**WHAT TO PRODUCE**.
Copy the data below exactly.

**GIVEN MATERIAL**.
────────
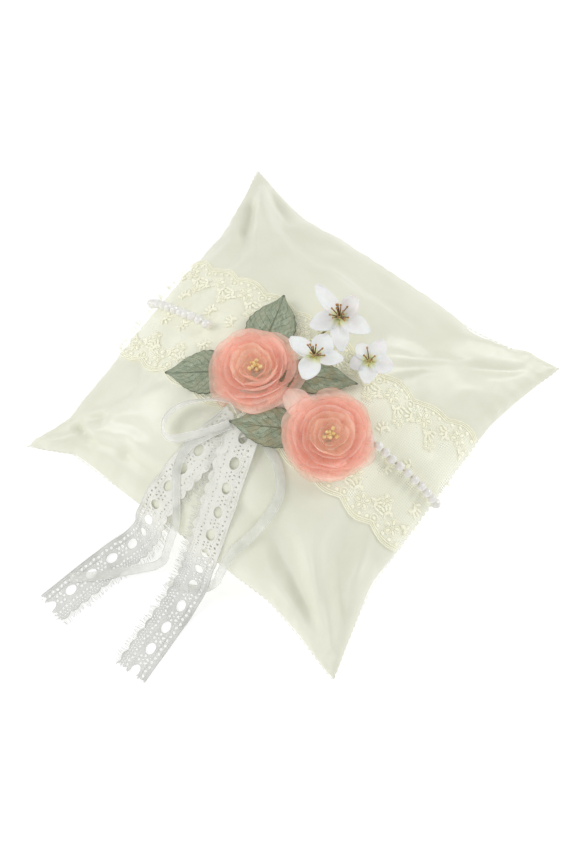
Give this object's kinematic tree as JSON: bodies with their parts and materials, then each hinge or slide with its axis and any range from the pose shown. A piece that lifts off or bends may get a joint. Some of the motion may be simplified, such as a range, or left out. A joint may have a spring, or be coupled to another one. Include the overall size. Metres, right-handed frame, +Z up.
{
  "type": "ring bearer pillow",
  "caption": "Square satin cushion with a lace sash, pearl garlands, organza roses with leaves and blossoms, and lace and ribbon tails.",
  "frame": {"origin": "middle of the cushion's flat underside, on the surface that it lies on", "axes": "+Z up out of the front of the cushion, +X along the lace sash, and the lace tails hang over the -Y side"},
  "size_m": [0.2, 0.2596, 0.0812],
  "materials": {
    "satin": "ivory duchess satin with a soft sheen",
    "wadding": "loose white polyester fibre",
    "sash_lace": "sheer net embroidered in cream cord",
    "pearl": "pearlescent coat on moulded beads",
    "felt": "matt wool felt",
    "buckram": "stiffened cloth",
    "organza": "sheer coral organza",
    "stamen_gold": "pearly gold heads on thread",
    "leaf_cloth": "printed silk leaf, grey green with fine veins",
    "blossom_silk": "matt white silk",
    "stamen_brown": "brown thread with gold tips",
    "stem_tape": "waxed floral tape on wire",
    "cotton_lace": "white cotton lace with eyelets",
    "satin_ribbon": "narrow double-faced satin ribbon"
  },
  "bodies": {
    "pillow": {"cover_front_panel": "satin", "cover_back_panel": "satin", "fibre_filling": "wadding", "lace_sash": "sash_lace", "bead_garland_left": "pearl", "bead_garland_right": "pearl", "flower_backing_felt": "felt", "leaf_left": "leaf_cloth", "leaf_top": "leaf_cloth", "leaf_front": "leaf_cloth", "leaf_right": "leaf_cloth", "lace_tail_left": "cotton_lace", "lace_tail_right": "cotton_lace", "ribbon_tail_left": "satin_ribbon", "ribbon_tail_right": "satin_ribbon", "ribbon_loop": "satin_ribbon", "ribbon_knot": "satin_ribbon", "rose_left_buckram_disc": "buckram", "rose_left_stamens": "stamen_gold", "rose_right_buckram_disc": "buckram", "rose_right_stamens": "stamen_gold", "rose_left_whorl_1_petal_1": "organza", "rose_left_whorl_1_petal_2": "organza", "rose_left_whorl_1_petal_3": "organza", "rose_left_whorl_2_petal_1": "organza", "rose_left_whorl_2_petal_2": "organza", "rose_left_whorl_2_petal_3": "organza", "rose_left_whorl_3_petal_1": "organza", "rose_left_whorl_3_petal_2": "organza", "rose_left_whorl_3_petal_3": "organza", "rose_left_whorl_4_petal_1": "organza", "rose_left_whorl_4_petal_2": "organza", "rose_left_whorl_4_petal_3": "organza", "rose_right_whorl_1_petal_1": "organza", "rose_right_whorl_1_petal_2": "organza", "rose_right_whorl_1_petal_3": "organza", "rose_right_whorl_2_petal_1": "organza", "rose_right_whorl_2_petal_2": "organza", "rose_right_whorl_2_petal_3": "organza", "rose_right_whorl_3_petal_1": "organza", "rose_right_whorl_3_petal_2": "organza", "rose_right_whorl_3_petal_3": "organza", "rose_right_whorl_4_petal_1": "organza", "rose_right_whorl_4_petal_2": "organza", "rose_right_whorl_4_petal_3": "organza", "blossom_upper_corolla": "blossom_silk", "blossom_upper_stamens": "stamen_brown", "blossom_upper_stem": "stem_tape", "blossom_lower_corolla": "blossom_silk", "blossom_lower_stamens": "stamen_brown", "blossom_lower_stem": "stem_tape", "blossom_outer_corolla": "blossom_silk", "blossom_outer_stamens": "stamen_brown", "blossom_outer_stem": "stem_tape"},
    "left_tail": {"lace_tail_left_end": "cotton_lace", "ribbon_tail_left_end": "satin_ribbon"},
    "right_tail": {"lace_tail_right_end": "cotton_lace", "ribbon_tail_right_end": "satin_ribbon"}
  },
  "joints": [
    {"name": "left_tail_lift", "type": "hinge", "parent": "pillow", "child": "left_tail", "pos_m": [-0.019, -0.0915, 0.024], "axis": [-1, 0, 0], "range_deg": [0, 75]},
    {"name": "right_tail_lift", "type": "hinge", "parent": "pillow", "child": "right_tail", "pos_m": [0.012, -0.0915, 0.024], "axis": [-1, 0, 0], "range_deg": [0, 75]}
  ]
}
────────
**OUTPUT BELOW**.
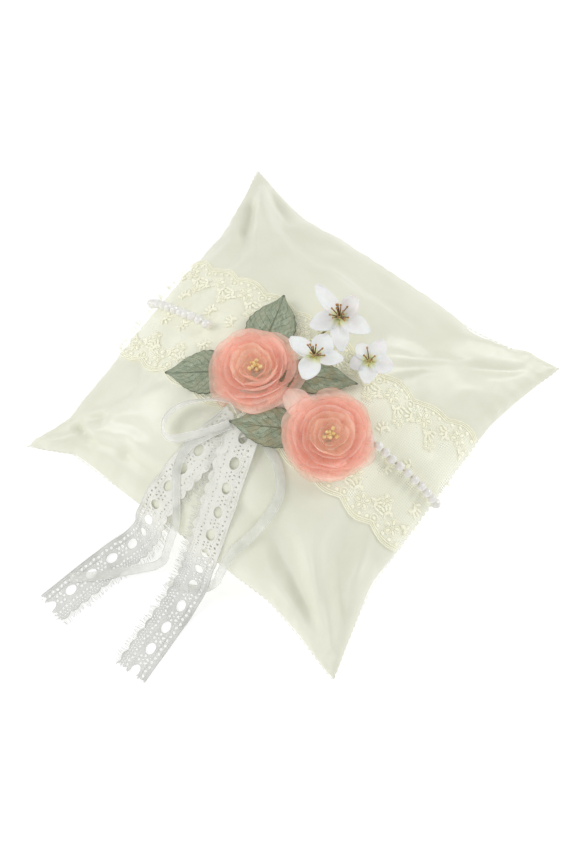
Give this object's kinematic tree as JSON: bodies with their parts and materials, then each hinge or slide with its axis and any range from the pose shown. A piece that lifts off or bends may get a joint. Some of the motion may be simplified, such as a range, or left out. A joint may have a spring, or be coupled to another one. Include the overall size. Metres, right-handed frame, +Z up.
{
  "type": "ring bearer pillow",
  "caption": "Square satin cushion with a lace sash, pearl garlands, organza roses with leaves and blossoms, and lace and ribbon tails.",
  "frame": {"origin": "middle of the cushion's flat underside, on the surface that it lies on", "axes": "+Z up out of the front of the cushion, +X along the lace sash, and the lace tails hang over the -Y side"},
  "size_m": [0.2, 0.2596, 0.0812],
  "materials": {
    "satin": "ivory duchess satin with a soft sheen",
    "wadding": "loose white polyester fibre",
    "sash_lace": "sheer net embroidered in cream cord",
    "pearl": "pearlescent coat on moulded beads",
    "felt": "matt wool felt",
    "buckram": "stiffened cloth",
    "organza": "sheer coral organza",
    "stamen_gold": "pearly gold heads on thread",
    "leaf_cloth": "printed silk leaf, grey green with fine veins",
    "blossom_silk": "matt white silk",
    "stamen_brown": "brown thread with gold tips",
    "stem_tape": "waxed floral tape on wire",
    "cotton_lace": "white cotton lace with eyelets",
    "satin_ribbon": "narrow double-faced satin ribbon"
  },
  "bodies": {
    "pillow": {"cover_front_panel": "satin", "cover_back_panel": "satin", "fibre_filling": "wadding", "lace_sash": "sash_lace", "bead_garland_left": "pearl", "bead_garland_right": "pearl", "flower_backing_felt": "felt", "leaf_left": "leaf_cloth", "leaf_top": "leaf_cloth", "leaf_front": "leaf_cloth", "leaf_right": "leaf_cloth", "lace_tail_left": "cotton_lace", "lace_tail_right": "cotton_lace", "ribbon_tail_left": "satin_ribbon", "ribbon_tail_right": "satin_ribbon", "ribbon_loop": "satin_ribbon", "ribbon_knot": "satin_ribbon", "rose_left_buckram_disc": "buckram", "rose_left_stamens": "stamen_gold", "rose_right_buckram_disc": "buckram", "rose_right_stamens": "stamen_gold", "rose_left_whorl_1_petal_1": "organza", "rose_left_whorl_1_petal_2": "organza", "rose_left_whorl_1_petal_3": "organza", "rose_left_whorl_2_petal_1": "organza", "rose_left_whorl_2_petal_2": "organza", "rose_left_whorl_2_petal_3": "organza", "rose_left_whorl_3_petal_1": "organza", "rose_left_whorl_3_petal_2": "organza", "rose_left_whorl_3_petal_3": "organza", "rose_left_whorl_4_petal_1": "organza", "rose_left_whorl_4_petal_2": "organza", "rose_left_whorl_4_petal_3": "organza", "rose_right_whorl_1_petal_1": "organza", "rose_right_whorl_1_petal_2": "organza", "rose_right_whorl_1_petal_3": "organza", "rose_right_whorl_2_petal_1": "organza", "rose_right_whorl_2_petal_2": "organza", "rose_right_whorl_2_petal_3": "organza", "rose_right_whorl_3_petal_1": "organza", "rose_right_whorl_3_petal_2": "organza", "rose_right_whorl_3_petal_3": "organza", "rose_right_whorl_4_petal_1": "organza", "rose_right_whorl_4_petal_2": "organza", "rose_right_whorl_4_petal_3": "organza", "blossom_upper_corolla": "blossom_silk", "blossom_upper_stamens": "stamen_brown", "blossom_upper_stem": "stem_tape", "blossom_lower_corolla": "blossom_silk", "blossom_lower_stamens": "stamen_brown", "blossom_lower_stem": "stem_tape", "blossom_outer_corolla": "blossom_silk", "blossom_outer_stamens": "stamen_brown", "blossom_outer_stem": "stem_tape"},
    "left_tail": {"lace_tail_left_end": "cotton_lace", "ribbon_tail_left_end": "satin_ribbon"},
    "right_tail": {"lace_tail_right_end": "cotton_lace", "ribbon_tail_right_end": "satin_ribbon"}
  },
  "joints": [
    {"name": "left_tail_lift", "type": "hinge", "parent": "pillow", "child": "left_tail", "pos_m": [-0.019, -0.0915, 0.024], "axis": [-1, 0, 0], "range_deg": [0, 75]},
    {"name": "right_tail_lift", "type": "hinge", "parent": "pillow", "child": "right_tail", "pos_m": [0.012, -0.0915, 0.024], "axis": [-1, 0, 0], "range_deg": [0, 75]}
  ]
}